TRIBUNA
La sacralización de lo político culmina cuando los nacionalismos se convierten en religiones seculares y utilizan las instancias religiosas
Crisis de la religión, auge del nacionalismo |
No conocemos sociedades sin algún tipo de religión. La pregunta por Dios recorre la historia humana y está vinculada a la búsqueda de sentido, a la necesidad de trascender lo inmediato y preguntar por la vida y la muerte, por el bien y el mal, por lo que es importante y lo que no lo es. Preguntarse y darse un proyecto de vida es una necesidad constitutiva. No basta con vivir y dejarse llevar por la sociedad, sino que toda persona necesita un plan de vida que le merezca la pena, que le dé sentido. Este ha sido contexto en el que las religiones han sido importantes.
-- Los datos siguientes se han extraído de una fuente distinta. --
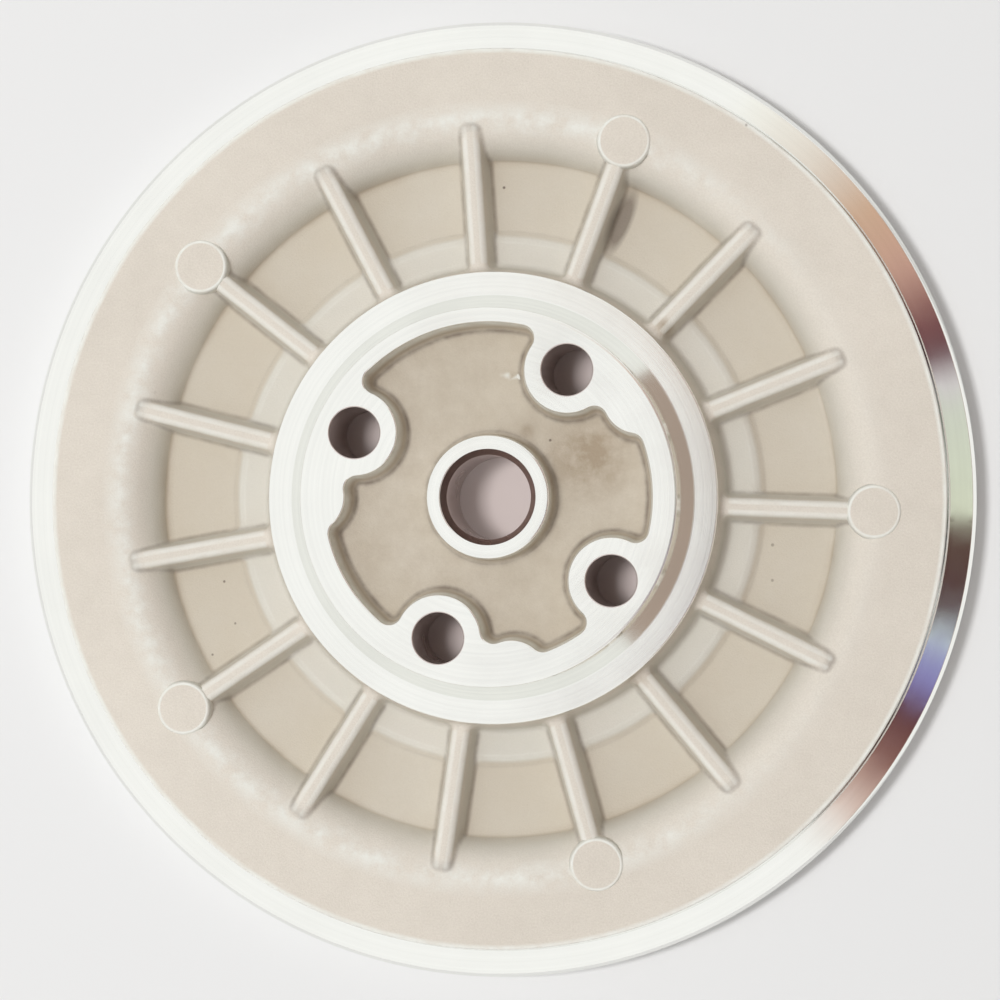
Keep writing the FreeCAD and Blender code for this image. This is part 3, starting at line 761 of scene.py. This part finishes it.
def settle_skin(made, plate):
    """Turns the faces outwards, makes the cast skin slightly uneven and weights the normals."""
    mesh = made.data
    shape = bmesh.new()
    shape.from_mesh(mesh)
    bmesh.ops.recalc_face_normals(shape, faces=shape.faces)
    finish = shape.faces.layers.int["finish"]
    for vertex in shape.verts:
        if vertex.link_faces and all(face[finish] == CAST for face in vertex.link_faces):
            place = vertex.co
            swell = noise.noise(place * 130) + 0.5 * noise.noise(place * 420)
            vertex.co = place + vertex.normal * (swell * plate.ripple)
    shape.to_mesh(mesh)
    shape.free()
    weight_normals(mesh)
    note_wear_and_highlight(mesh)


def note_wear_and_highlight(mesh):
    """Keeps how sharply the skin bends outwards at each point as the attribute "worn", the mask of worn edges
    and their painted highlights.
    """
    points, normals = np.zeros(3 * len(mesh.vertices)), np.zeros(3 * len(mesh.vertices))
    mesh.vertices.foreach_get("co", points)
    mesh.vertices.foreach_get("normal", normals)
    points, normals = points.reshape(-1, 3), normals.reshape(-1, 3)
    ends = np.zeros(2 * len(mesh.edges), dtype=np.int32)
    mesh.edges.foreach_get("vertices", ends)
    first, last = ends.reshape(-1, 2).T
    span = points[last] - points[first]
    square = np.maximum((span**2).sum(axis=1), 1e-12)
    bend_first = -(normals[first] * span).sum(axis=1) / square
    bend_last = (normals[last] * span).sum(axis=1) / square
    count = len(mesh.vertices)
    total = np.bincount(first, bend_first, count) + np.bincount(last, bend_last, count)
    edges = np.bincount(first, minlength=count) + np.bincount(last, minlength=count)
    worn = mesh.attributes.new("worn", "FLOAT", "POINT")
    worn.data.foreach_set("value", np.maximum(total / np.maximum(edges, 1), 0.0).astype(np.float32))


def weight_normals(mesh):
    """Shades the mesh smooth with normals that follow the larger faces, so flat faces stay flat."""
    mesh.shade_smooth()
    areas, normals = np.zeros(len(mesh.polygons)), np.zeros(3 * len(mesh.polygons))
    sizes = np.zeros(len(mesh.polygons), dtype=np.int32)
    mesh.polygons.foreach_get("area", areas)
    mesh.polygons.foreach_get("normal", normals)
    mesh.polygons.foreach_get("loop_total", sizes)
    corners = np.zeros(len(mesh.loops), dtype=np.int32)
    mesh.loops.foreach_get("vertex_index", corners)
    weighted = np.repeat(normals.reshape(-1, 3) * areas[:, None] / MM**2, sizes, axis=0)
    count = len(mesh.vertices)
    summed = np.stack([np.bincount(corners, weighted[:, axis], count) for axis in range(3)], axis=1)
    summed /= np.linalg.norm(summed, axis=1)[:, None]
    mesh.normals_split_custom_set_from_vertices([tuple(normal) for normal in summed])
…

Pero hoy vivimos dos situaciones nuevas y convergentes. Por un lado, la llamada "muerte de Dios" en las sociedades occidentales: el deterioro creciente de la fe en Dios, la crisis de las iglesias y la pérdida de influencia de los valores religiosos en la sociedad. Junto a esto ha surgido la sociedad del consumo, que ha canalizado los deseos y búsquedas de las personas en la acumulación de bienes materiales. El problema está en que lo "sagrado" no puede faltar en ninguna sociedad. No basta la abundancia material, necesitamos algo más que dé sentido a nuestra vida, metas y objetivos por los que luchar y vivir. El mundo desencantado necesita trascendencias y absolutos, no podemos vivir sin ellos. Si las Iglesias y las religiones no responden adecuadamente a esa exigencia, otras instancias las sustituyen.
La crisis de lo religioso es una de las causas del auge de los nacionalismos y viceversa. La patria, la nación y el Estado son las realidades sagradas, que ocupan el lugar vacío que van dejando las religiones. El "choque de civilizaciones" (Huntington) tiene raíces religiosas y nacionales al mismo tiempo. La religión se politiza, la política se sacraliza, y el nacionalismo deviene una corriente con connotaciones religiosas. La sacralización de lo político culmina cuando los nacionalismos se convierten en religiones seculares y utilizan las instancias religiosas. Esto se dio en la España de la Guerra Civil y en el franquismo, y no ha desaparecido. La crisis religiosa en el país vasco favoreció la sacralización de la patria vasca como sustituto y algunos clérigos asumieron el protagonismo en la fusión entre lo religioso y lo político. Ahora surge también en una Cataluña muy secularizada y con gran fervor nacionalista, como nuevo ejemplo de religiosidad secular. Siempre está vigente el potencial del nacional catolicismo, adormilado pero omnipresente y que resurge ahora como españolismo reactivo y agresivo. Hoy no es la religión la que se impone, sino el nacionalismo y si hay que elegir entre las exigencias de la fe religiosa y las de instaurar la identidad nacional, se opta por la segunda. Es más fácil criticar al papa, al obispo y la propia iglesia, que criticar al líder del partido, a este mismo y a la propia patria.
De luchar y morir por Dios, se pasa a hacerlo por la patria. No se trata de tener una mera preferencia racional por una ideología política, sino de un sentimiento global, de una opción pasional que genera correligionarios y que hace de los otros enemigos. La emocionalidad se contagia y se impone, bloqueando el poder desacralizador de la razón. Marx afirmaba que la crítica de la religión era la primera, pero había que seguirla con otras, incluyendo la nación y el Estado. Ha ocurrido al revés: la sustitución del credo religioso por otro secularizado, o lo que es peor, la fusión de ambos que exige luchar por Dios y por la patria. Dios es de los nuestros y está con nuestra causa política, compite con otros poderes y deviene así una divinidad nacional. La tentación de la religión es engancharse al credo político, para sobrevivir y seguir influyendo. La Iglesia en lugar de ser instancia crítica, que cuestiona desde el evangelio a toda sociedad y defiende al más débil, se alinea con una de las partes en la lucha política y renuncia a tender puentes contra los odios y la violencia. El componente emocional, se impone y ya no valen argumentos ni razones.
Consecuentemente subsisten los resentimientos, los deseos de venganza y la conciencia de fractura con los otros. Ya no se puede convivir con el que no tiene la misma opción política y se anula la democracia (vivir y expresarse con libertad en una sociedad plural) en favor de una identidad nacional sacralizada y maniquea (conmigo o contra mí). Incluso se aceptan previsibles consecuencias negativas porque se decide desde la pasión. Se actualiza lo que simboliza el cuadro de Goya sobre las dos Españas a garrotazos, que paradójicamente muestra lo hondamente española que es la población catalana.